- **DIRECTION**
Copy out each line that mentions the word "finishes".

- **DATA LISTING**
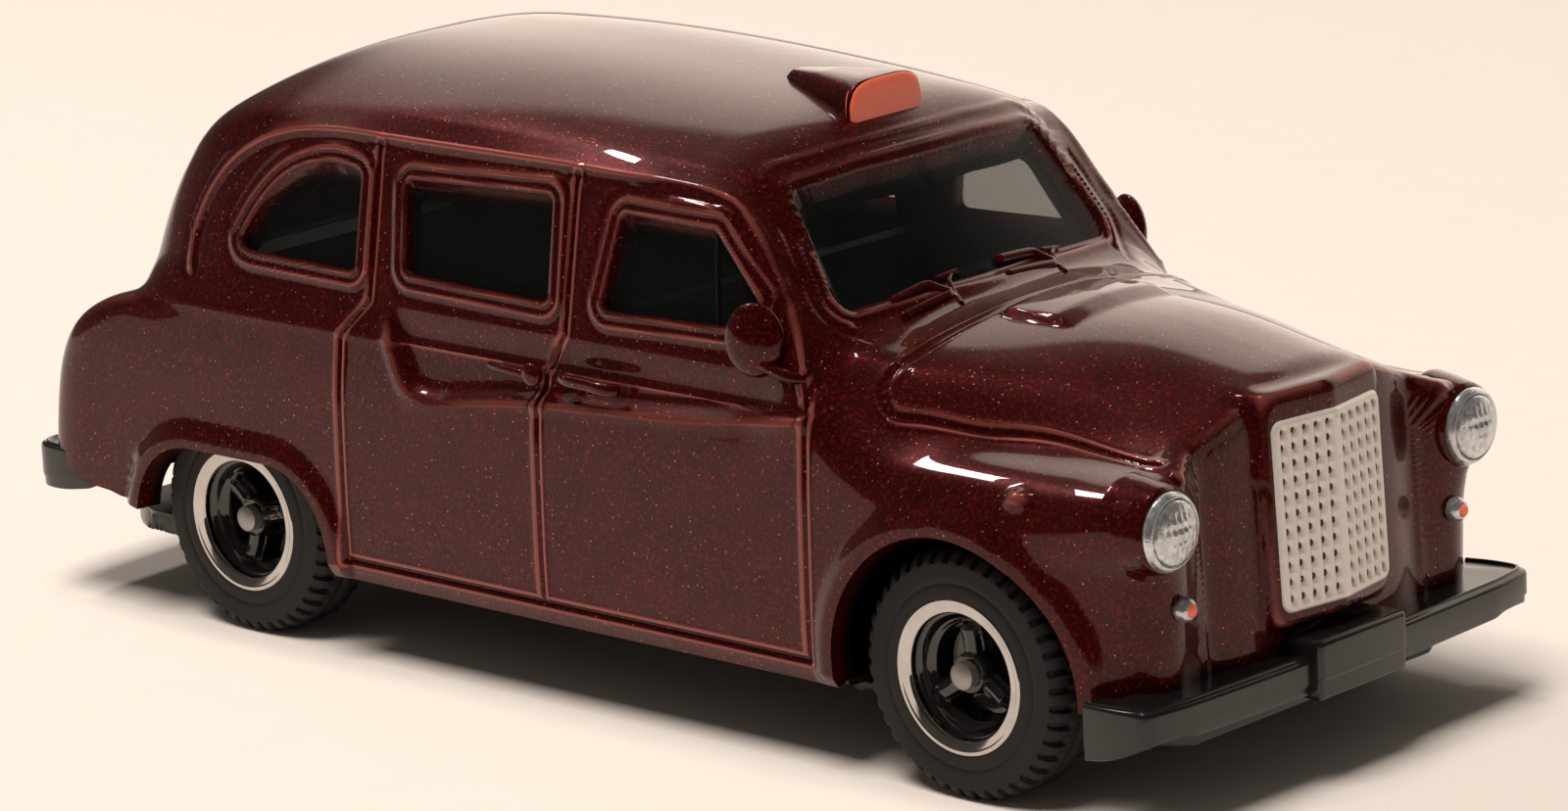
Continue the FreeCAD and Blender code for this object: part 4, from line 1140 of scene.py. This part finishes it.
lampSpot = (32.62, 10.48, 12.9)
collar = evenly([(0.0, -2.6), (2.25, -2.6), (2.12, -1.7), (1.98, -1.0), (1.90, -0.62), (1.82, -0.50), (1.70, -0.47),
                 (0.0, -0.5)], 0.15)
bezel = roundedLine([(0, -2.2), (1.55, -2.2), (1.62, -0.55), (1.71, -0.50), (1.74, -0.34), (1.66, -0.16),
                     (1.52, -0.06), (1.44, -0.12), (1.42, -0.34), (0.0, -0.36)], 0.06, 3)[:-1]
lensLine = [(r, 0.30 * (1 - (r / 1.4) ** 2)) for r in np.linspace(0, 1.36, 22)] \
    + [(1.42, -0.10), (1.42, -0.34), (0, -0.34)]
lensGrid = turned(lensLine, 120, "x")
flutes = 0.045 * np.cos(lensGrid[..., 1] * 2 * np.pi / 0.36) + 0.03 * np.cos(lensGrid[..., 2] * 2 * np.pi / 0.55)
lensGrid[..., 0] += flutes * bump(np.hypot(lensGrid[..., 1], lensGrid[..., 2]), 1.5)
addBoth("headlamp_collar", turned(collar, 96, "x", lampSpot), candyPaint)
addBoth("headlamp_bezel", turned(bezel, 96, "x", lampSpot), lampSilver)
addBoth("headlamp_lens", lensGrid + lampSpot, lampSilver, sharp=70)

indicator = {
    # radius and distance forward
    "centre": (32.15, 9.5, 9.3),
    "stalk": [(0, -1.3), (0.66, -1.3), (0.60, -0.45), (0.52, -0.18), (0.0, -0.16)],
    "bulb": [(0.0, -0.3), (0.50, -0.30), (0.57, -0.14), (0.56, 0.05), (0.47, 0.25), (0.33, 0.36), (0.0, 0.38)],
    "tip": [(0.0, 0.30), (0.30, 0.30), (0.30, 0.37), (0.24, 0.46), (0.13, 0.52), (0.0, 0.54)],
}
for part, count, finish, sharp in (("stalk", 40, candyPaint, 35), ("bulb", 40, lampSilver, 60),
                                   ("tip", 32, orangePaint, 60)):
    addBoth("indicator_" + part, turned(indicator[part], count, "x", indicator["centre"]), finish, sharp=sharp)

mirror = {"centre": (11.2, 12.72, 18.78), "radius": 1.68, "depth": 0.62, "backDepth": 0.38, "narrow": 0.84,
          "turn": -20, "arm": [(11.7, 12.85, 17.8), (12.5, 12.7, 17.5), (13.2, 12.45, 17.3), (13.6, 12.0, 17.2)]}
angle = np.linspace(0, np.pi, 36)[:, None]
around = np.linspace(0, 2 * np.pi, 61)[None]
dome = np.stack([mirror["radius"] * mirror["narrow"] * np.sin(angle) * np.cos(around),
                 np.where(np.cos(angle) > 0, mirror["depth"], mirror["backDepth"]) * np.cos(angle) + 0 * around,
                 mirror["radius"] * np.sin(angle) * np.sin(around)], -1)
dome = dome @ np.array(Matrix.Rotation(math.radians(mirror["turn"]), 3, "Z")).T
addBoth("mirror", dome + mirror["centre"], candyPaint)
addBoth("mirror_arm", carried(smoothPath(mirror["arm"], 6), oval(0.26, 0.28, 16)), candyPaint)

handle = {
    # the lines start at the side of the body: y is how far out from it they lie
    "side": 13.22,
    "front": [(-0.45, -0.1, 15.62), (0.1, 0.12, 15.62), (1.6, 0.20, 15.58), (2.7, 0.16, 15.52),
              (3.1, -0.05, 15.50)],
    "rear": [(-4.9, -0.18, 15.55), (-4.0, -0.02, 15.55), (-2.6, 0.02, 15.5)],
    "boss": (-2.05, 0.08, 15.56), "bossRadius": 0.56, "bossFront": 0.34, "bossBack": 0.5,
}
fromSide = np.array([0, handle["side"], 0])
for name, count, section, ends in (("front", 8, oval(0.24, 0.29, 20, 2.4), 0.18),
                                   ("rear", 6, oval(0.17, 0.2, 16, 2.6), 0.12)):
    line = smoothPath(np.array(handle[name]) + fromSide, count)
    addBoth(name + "_handle", carried(line, section, ends=ends), candyPaint)
ball = [(handle["bossRadius"] * math.sin(a), handle["bossFront" if a < 1.57 else "bossBack"] * math.cos(a))
        for a in np.linspace(0, math.pi, 24)]
addBoth("handle_boss", turned(ball, 36, "y", handle["boss"] + fromSide), candyPaint)

sign = {"rear": 1.9, "front": 7.86, "half": 2.42, "base": 25.6, "narrowing": 0.13, "lean": 0.05,
        "top": ([0, 0.12, 0.5, 0.9, 1.0], [27.2, 27.72, 27.92, 27.98, 27.96]),
        # the face: share of the outline, then how far forward
        "face": [(0.0, -0.2), (0.985, -0.2), (0.985, 0.06), (0.955, 0.15), (0.90, 0.19), (0.6, 0.21), (0.0, 0.22)]}
station = np.linspace(0, 1, 46)[:, None]
halfWidth = np.minimum(sign["half"] * np.sqrt(station * 1.02) * (0.72 + 0.28 * station), sign["half"])
# a rounded block narrowing upwards: a superellipse of power 4 whose width shrinks with height
section = oval(1, 1, 64, 4.0)
top = np.interp(station, *sign["top"])
z = (sign["base"] + top) / 2 + (top - sign["base"]) / 2 * section[:, 1]
y = halfWidth * (1 - sign["narrowing"] * np.clip(section[:, 1], 0, 1) ** 1.5) * section[:, 0]
pod = np.stack([sign["rear"] + (sign["front"] - sign["rear"]) * station + 0 * y, y, z], -1)
end = pod[-1:].mean(1, keepdims=True)
addGrid("sign_pod", closedEnds(np.concatenate([pod, end + (pod[-1:] - end) * 0.97 + [0.05, 0, 0]])), candyPaint,
        sharp=50)
outline = pod[-1, :, 1:]
centre = outline.mean(0)
share, out = np.array(sign["face"]).T[:, :, None]
y, z = np.moveaxis(centre + (outline - centre) * share[..., None], -1, 0)
addGrid("sign_face", np.stack([sign["front"] + out - sign["lean"] * (z - 26.2), y, z], -1), orangePaint, sharp=45)

# bar between the halves of the front door window
bar = np.array([(7.93, 11.25, 23.2), (8.12, 11.6, 21.1), (8.33, 11.9, 19.0)])
addBoth("window_divider", carried(bar, oval(0.14, 0.12, 12), (1, 0, 0)), innerPlastic)


def behind(a, z):
    # x of the plain casting's back at a distance a from the middle and a height z
    spot = np.array([float(a)]), np.array([float(z)])
    return float(halved(lambda x: bodyValue(x, *spot) < 0, np.array([-25.0]), np.array([-40.0]), 30)[0])


# tail lamp on the rear wing and a blank plate under the boot lid
lampBack = min(behind(10.6, 12.9), behind(9.8, 12.9))
addBoth("tail_lamp", roundedBox((lampBack - 0.12, 9.7, 11.9), (lampBack + 1.6, 10.9, 14.1), 0.5, 8), redPaint)
plateBack = behind(0, 10.0)
addGrid("rear_plate", roundedBox((plateBack - 0.18, -3.1, 9.2), (plateBack + 0.6, 3.1, 10.9), 0.16, 5), platePaint)


def onCasting(x, a):
    # height of the plain casting over x and a
    return halved(lambda z: bodyValue(x, np.abs(a), z) < 0, np.full(x.shape, 10.0), np.full(x.shape, 30.0), 30)


def ridge(name, line, width, height):
    # a moulded ridge lying on the casting along a line of (x, y)
    line = evenly(line, 0.12)
    z = onCasting(line[:, 0], line[:, 1])
    path = np.column_stack([line[:, 0], line[:, 1], z])
    addGrid(name, carried(path, oval(width, height, 16), ends=width * 0.8), candyPaint)


wiper = {
    "right": {"blade": [(14.35, -6.5), (14.35, -3.5), (14.25, -3.35), (13.55, -3.95), (13.50, -4.2), (13.52, -6.2)],
              "edge": [(15.1, -3.5), (13.64, -2.7), (13.46, -2.4), (13.42, -1.8), (13.42, -3.3)]},
    "left": {"blade": [(14.35, 0.5), (14.35, 3.6), (14.25, 3.75), (13.55, 3.2), (13.50, 2.95), (13.50, 0.9)],
             "edge": [(15.0, 3.7), (13.66, 4.3), (13.50, 4.55), (13.46, 5.05), (13.46, 3.85)]},
}
for name, lines in wiper.items():
    ridge("wiper_" + name, np.array(lines["blade"]), 0.22, 0.30)
    ridge("wiper_edge_" + name, np.array(lines["edge"]), 0.12, 0.16)


def bumperBar(outline, section, radius):
    # outline rows: outer x, outer a, inner x, inner a, low, top; the section runs from inner to outer
    line = roundedLine(outline, radius, 5, closed=False)
    line = np.concatenate([line * [1, -1, 1, -1, 1, 1], line[::-1][1:]])
    outerX, outerY, innerX, innerY, low, top = line.T[:, :, None]
    share, level, upward = np.array(section).T
    x = innerX + (outerX - innerX) * share
    y = innerY + (outerY - innerY) * share
    z = np.where(level == 1, top, np.where(level == 0, low + (top - low) * 0.28, low)) + upward
    points = np.stack([x, y, z + 0 * x], -1)
    return closedEnds(np.concatenate([points, points[:, :1]], axis=1))


bumperSection = [
    # share of the way out, level (1 top, 0 step, -1 low), then a step up or down
    (0.0, 1, 0.0), (0.80, 1, 0.0), (0.82, 1, 0.05), (0.835, 1, 0.12), (0.86, 1, 0.14), (0.885, 1, 0.12),
    (0.90, 1, 0.04), (0.93, 1, 0.0), (0.975, 1, -0.03), (0.992, 1, -0.09), (1.0, 1, -0.2), (1.0, 0, 0.06),
    (0.995, 0, 0.0), (0.97, -1, 0.42), (0.965, -1, 0.10), (0.955, -1, 0.03), (0.93, -1, 0.0), (0.0, -1, 0.0)]
frontBumper = [
    # outer x, a, inner x, a, low, top
    (29.75, 13.50, 29.75, 12.20, 3.27, 5.70), (30.80, 13.60, 30.4, 12.2, 3.42, 5.76),
    (31.90, 13.62, 30.6, 12.1, 3.75, 5.80), (33.18, 13.52, 30.7, 11.9, 4.30, 5.84),
    (33.42, 12.20, 30.7, 11.6, 4.42, 5.84), (33.52, 11.20, 30.7, 11.0, 4.40, 5.82),
    (33.56, 10.60, 30.7, 10.6, 4.24, 5.82), (33.66, 7.00, 30.7, 7.0, 4.20, 5.80),
    (33.78, 3.00, 30.7, 3.0, 4.20, 5.80), (33.80, 0.00, 30.7, 0.0, 4.20, 5.80)]
rearBumper = [
    (-32.05, 13.30, -32.3, 12.3, 6.00, 7.20), (-32.60, 13.42, -32.8, 12.3, 5.70, 7.42),
    (-34.60, 13.50, -33.8, 12.3, 5.38, 7.46), (-36.20, 13.30, -34.4, 11.9, 5.30, 7.44),
    (-37.05, 12.50, -34.6, 11.0, 5.22, 7.36), (-37.45, 10.50, -34.6, 9.6, 5.18, 7.25),
    (-37.75, 5.00, -34.6, 5.0, 5.10, 7.15), (-37.87, 0.00, -34.6, 0.0, 5.10, 7.15)]
addGrid("front_bumper", bumperBar(frontBumper, bumperSection, 0.9), blackPlastic, sharp=40)
addGrid("rear_bumper", bumperBar(rearBumper, bumperSection, 1.1), blackPlastic, sharp=40)
addGrid("bumper_block", roundedBox((31.0, -3.05, 4.72), (34.25, 3.05, 6.62), 0.28), blackPlastic)
addGrid("bumper_block_foot", roundedBox((31.0, -3.02, 3.93), (34.19, 3.02, 5.2), 0.22), blackPlastic)

pan = {"bottom": 2.9, "top": 4.2, "drop": 0.53, "edge": 0.35, "step": 0.95, "stepAt": 9.9,
       # x and half width of its outline
       "outline": [(-34.4, 8.6), (-33.6, 9.5), (-31.5, 10.6), (-29.15, 10.8), (-28.95, 8.5), (-15.95, 8.5),
                   (-15.75, 12.6), (15.75, 12.6), (15.95, 8.8), (28.8, 8.8), (29.0, 11.2), (30.4, 10.6),
                   (31.4, 8.5)]}
panX = spread(-34.4, 31.4, 0.30, [(-22.5, 1.8, 0.12), (-29.0, 0.5, 0.08), (-15.9, 0.5, 0.08), (15.9, 0.5, 0.08),
                                  (28.9, 0.5, 0.08)])
acrossShare = np.linspace(-1, 1, 171)
x = panX[:, None] + 0 * acrossShare
y = np.interp(panX, *zip(*pan["outline"]))[:, None] * acrossShare


def raisedBlock(x0, x1, y0, y1, slope=0.18, x=x, y=y):
    # 1 inside a rectangle, falling to 0 over slope at its edge
    inside = np.minimum(np.minimum(x - x0, x1 - x), np.minimum(y - y0, y1 - y))
    return ease(-slope / 2, slope / 2, inside)


def raisedTube(distance, radius):
    # half round, 1 at its middle and 0 at radius
    return np.sqrt(np.clip(1 - (distance / radius) ** 2, 0, 1))


# the underside stands down in blocks, the exhaust and axle tubes, and thin stiffening ribs
drop = pan["drop"] * np.maximum.reduce([
    0.75 * raisedBlock(-5.5, 5.5, -5.5, 5.5), 0.85 * raisedBlock(16.0, 24.7, -3.2, 3.2, 0.5),
    0.8 * raisedBlock(9.0, 16.2, -2.0, 2.0, 0.5), 0.9 * raisedBlock(-18.5, -11.0, 4.2, 8.3, 0.6),
    0.85 * raisedBlock(-7.5, 5.5, -9.0, -6.6, 0.7),
    raisedTube(y, 0.6) * raisedBlock(-22.5, 9.0, -1, 1),
    raisedTube(x + 22.5, 0.65) * raisedBlock(-24, -21, -7.6, 7.6),
    raisedTube(np.hypot(x + 22.5, y), 1.5),
    0.8 * raisedTube(y + 7.8, 0.45) * raisedBlock(-31.5, 17.5, -8.6, -7),
    0.35 * raisedBlock(-30.0, 28.5, 6.0, 6.5, y=np.abs(y)),
    0.35 * raisedBlock(-14.8, 14.8, 11.2, 11.9, y=np.abs(y)),
    0.3 * raisedBlock(-0.3, 0.3, -11.4, 11.4, x=np.abs(x) - 9.5),
    0.3 * raisedBlock(-0.3, 0.3, -11.4, 11.4, x=x + 13.0), 0.3 * raisedBlock(-0.3, 0.3, -11.4, 11.4, x=x - 14.0)])
nearEdge = 1 - np.clip((1 - np.abs(acrossShare)) * 12 / pan["edge"], 0, 1)
edgeRise = pan["edge"] * (1 - np.sqrt(np.clip(1 - nearEdge ** 2, 0, 1)))
# beside the doors the underside steps up, so the sills hide it
bottomZ = pan["bottom"] - drop + edgeRise + pan["step"] * ease(0.0, 0.35, np.abs(y) - pan["stepAt"])
under = np.stack([x, y, bottomZ], -1)
over = np.stack([x, y, np.full(x.shape, pan["top"])], -1)[:, ::-1][:, ::10]
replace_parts(addGrid("base_pan", closedEnds(np.concatenate([under, over, under[:, :1]], axis=1)), blackPlastic,
                    sharp=40), "base_plate")
print("bumpers and base are made")

for name, node in frame["nodes"].items():
    node.data.materials.clear()
    finish = (blackPlastic if name == "base_plate" else innerPlastic if name == "interior_tub"
              else rivetMetal if "rivet" in name else steel)
    node.data.materials.append(finish.material)
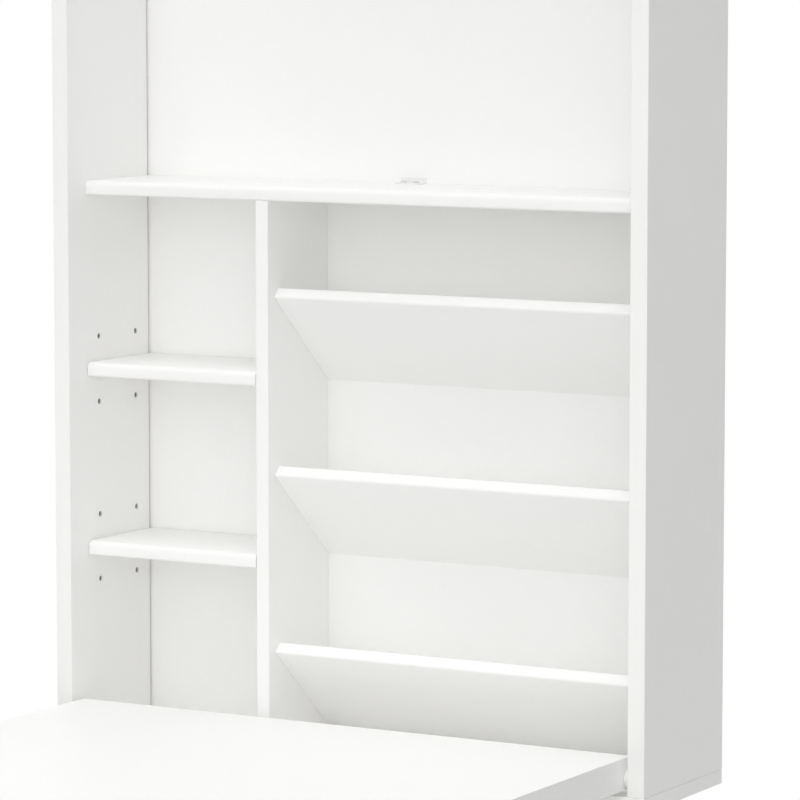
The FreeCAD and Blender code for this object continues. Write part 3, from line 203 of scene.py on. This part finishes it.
def floor_finish():
    finish = bpy.data.materials.new("floor")
    finish.use_nodes = True
    tree = Tree(finish.node_tree)
    shader = finish.node_tree.nodes["Principled BSDF"]
    shader.inputs["Roughness"].default_value = FLOOR_ROUGHNESS
    seen = lit_by_camera(tree)
    colour = tree.node("ShaderNodeVectorMath",
                       {0: FLOOR_COLOUR, "Scale": tree.ramp(seen, 0, 1, 1.0, FLOOR_SEEN)},
                       operation="SCALE").outputs["Vector"]
    tree.feed(shader.inputs["Base Color"], colour)
    away = tree.ramp(tree.vector("LENGTH", tree.place())["Value"], *FLOOR_FADE)
    white = tree.node("ShaderNodeEmission", {"Color": WHITE}).outputs[0]
    mixed = tree.node("ShaderNodeMixShader",
                      {0: tree.math("MULTIPLY", away, seen), 1: shader.outputs[0], 2: white})
    output = finish.node_tree.nodes["Material Output"]
    tree.feed(output.inputs["Surface"], mixed.outputs[0])
    return finish


def make_floor():
    """A pale floor that keeps the desk's shadow and fades to white away from it."""
    shape = bmesh.new()
    bmesh.ops.create_circle(shape, cap_ends=True, segments=FLOOR_SIDES, radius=FLOOR_RADIUS)
    mesh = bpy.data.meshes.new("floor")
    shape.to_mesh(mesh)
    shape.free()
    mesh.materials.append(floor_finish())
    floor = bpy.data.objects.new("floor", mesh)
    floor.location.z = cad_low.z
    scene.collection.objects.link(floor)


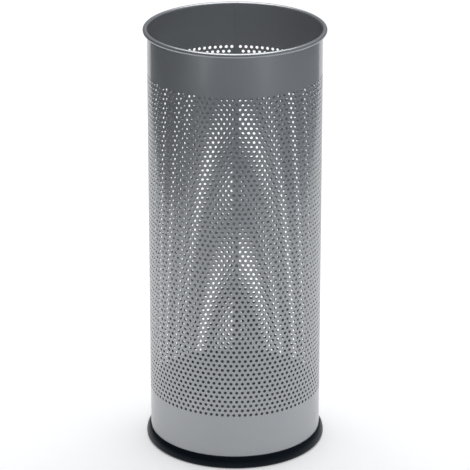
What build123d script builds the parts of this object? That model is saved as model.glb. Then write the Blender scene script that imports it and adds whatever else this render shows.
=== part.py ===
from build123d import *
import math
import os

# A tall round bin of perforated sheet steel, open at the top. Millimetres, +Z up.
# The origin is the centre of the underside. The rolled sheet's seam is at the back, on +Y.
# The wall is solid here. Its six and a half thousand punched holes are left out of the solid, which
# would grow far too heavy to exchange with them.

# ---- driving dimensions -------------------------------------------------------------------------

HEIGHT = 610.0  # floor to the top of the curled rim

WALL_OUTER_R = 121.2  # outside of the rolled sheet
SHEET = 0.8  # steel thickness of the wall
WALL_FOOT_Z = 3.0  # lower edge of the sheet, which is also the channel floor of the base ring

BEAD_R = 3.25  # outside radius of the curled rim's round section
CURL_DEG = 300.0  # how far the curl turns, counted from the upright wall
SEAM_LAP = 4.0  # width of the strip where the sheet's two ends overlap, between the holes beside it
SEAM_TOP_GAP = 2.0  # the lap stops this far below the start of the curl
SEAM_FOOT_GAP = 0.3  # and this far above the pan

PAN_SHEET = 0.8  # steel thickness of the bottom pan
PAN_FLOOR_Z = 16.0  # upper face of the pan's floor
PAN_CORNER_R = 3.0  # outside bend between the floor and the flange
PAN_FIT = 0.1  # radial clearance between the pan's flange and the wall
PAN_FOOT_GAP = 0.3  # the flange ends this far above the ring's channel floor

RING_HEIGHT = 16.5  # floor to the ring's upper edge
RING_FLARE = 6.0  # how far the ring's widest part stands out from the sheet
RING_WIDEST_Z = 4.5  # height of that widest part
RING_LIP = 1.1  # thickness of the ring's upper edge
RING_TOE = 2.6  # how far the outside pulls in again at the floor
RING_FIT = 0.1  # radial clearance between the ring and the steel
RING_INNER_WALL = 2.2  # thickness of the ring's wall inside the pan's flange
RING_INNER_HEIGHT = 9.0  # floor to the top of that inner wall

# ---- what follows from them ---------------------------------------------------------------------

WALL_INNER_R = WALL_OUTER_R - SHEET
BEAD_CENTRE_R = WALL_INNER_R + BEAD_R  # the bead is flush with the wall inside and stands out outside
BEAD_CENTRE_Z = HEIGHT - BEAD_R

PAN_OUTER_R = WALL_INNER_R - PAN_FIT
PAN_INNER_R = PAN_OUTER_R - PAN_SHEET
PAN_FOOT_Z = WALL_FOOT_Z + PAN_FOOT_GAP

CHANNEL_OUTER_R = WALL_OUTER_R + RING_FIT
CHANNEL_INNER_R = PAN_INNER_R - RING_FIT
RING_INNER_R = CHANNEL_INNER_R - RING_INNER_WALL
RING_WIDEST_R = WALL_OUTER_R + RING_FLARE


def turned(outline):
    """A solid of revolution about Z, from a closed outline of (radius, height) edges."""
    return revolve(Plane.XZ * make_face(Wire(outline)), axis=Axis.Z)


def upright(radius, low, high):
    """A solid cylinder on the Z axis between two heights."""
    return Pos(0, 0, low) * Cylinder(radius, high - low, align=(Align.CENTER, Align.CENTER, Align.MIN))


def on_curl(radius, degrees):
    """A point of the curl: 0 degrees is at the wall's inner side, 90 is the top of the rim."""
    turn = math.radians(180 - degrees)
    return (BEAD_CENTRE_R + radius * math.cos(turn), BEAD_CENTRE_Z + radius * math.sin(turn))


def rolled_sheet():
    """The upright tube and its outward curl, of one thickness throughout."""
    outside, inside = BEAD_R, BEAD_R - SHEET
    outer_start, outer_end = on_curl(outside, 0), on_curl(outside, CURL_DEG)
    inner_start, inner_end = on_curl(inside, 0), on_curl(inside, CURL_DEG)
    foot_inner, foot_outer = (WALL_INNER_R, WALL_FOOT_Z), (WALL_OUTER_R, WALL_FOOT_Z)
    return turned(
        [
            Line(foot_outer, foot_inner),
            Line(foot_inner, outer_start),
            ThreePointArc(outer_start, on_curl(outside, CURL_DEG / 2), outer_end),
            Line(outer_end, inner_end),
            ThreePointArc(inner_end, on_curl(inside, CURL_DEG / 2), inner_start),
            Line(inner_start, foot_outer),
        ]
    )


def seam_lap():
    """The inner end of the sheet, a strip one thickness further in, at the back."""
    low, high = PAN_FLOOR_Z + SEAM_FOOT_GAP, BEAD_CENTRE_Z - SEAM_TOP_GAP
    shell = upright(WALL_INNER_R, low, high) - upright(WALL_INNER_R - SHEET, low, high)
    back = Box(SEAM_LAP, WALL_OUTER_R, high, align=(Align.CENTER, Align.MIN, Align.MIN))
    return shell & back


def perforated_wall():
    """One sheet: rolled into a tube, lapped and spot-welded at the back, curled over at the top."""
    return rolled_sheet() + seam_lap()


def bottom_pan():
    """A pressed disc, its edge turned down into a flange that stands inside the wall."""
    underside = PAN_FLOOR_Z - PAN_SHEET
    blank = upright(PAN_OUTER_R, PAN_FOOT_Z, PAN_FLOOR_Z)
    blank = fillet(blank.edges().sort_by(Axis.Z)[-1], PAN_CORNER_R)
    hollow = upright(PAN_INNER_R, PAN_FOOT_Z, underside)
    hollow = fillet(hollow.edges().sort_by(Axis.Z)[-1], PAN_CORNER_R - PAN_SHEET)
    return blank - hollow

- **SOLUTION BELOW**
Continue the FreeCAD and Blender code for this object: part 4, from line 1140 of scene.py. This part finishes it.
The FreeCAD and Blender code for this object continues. Write part 3, from line 203 of scene.py on. This part finishes it.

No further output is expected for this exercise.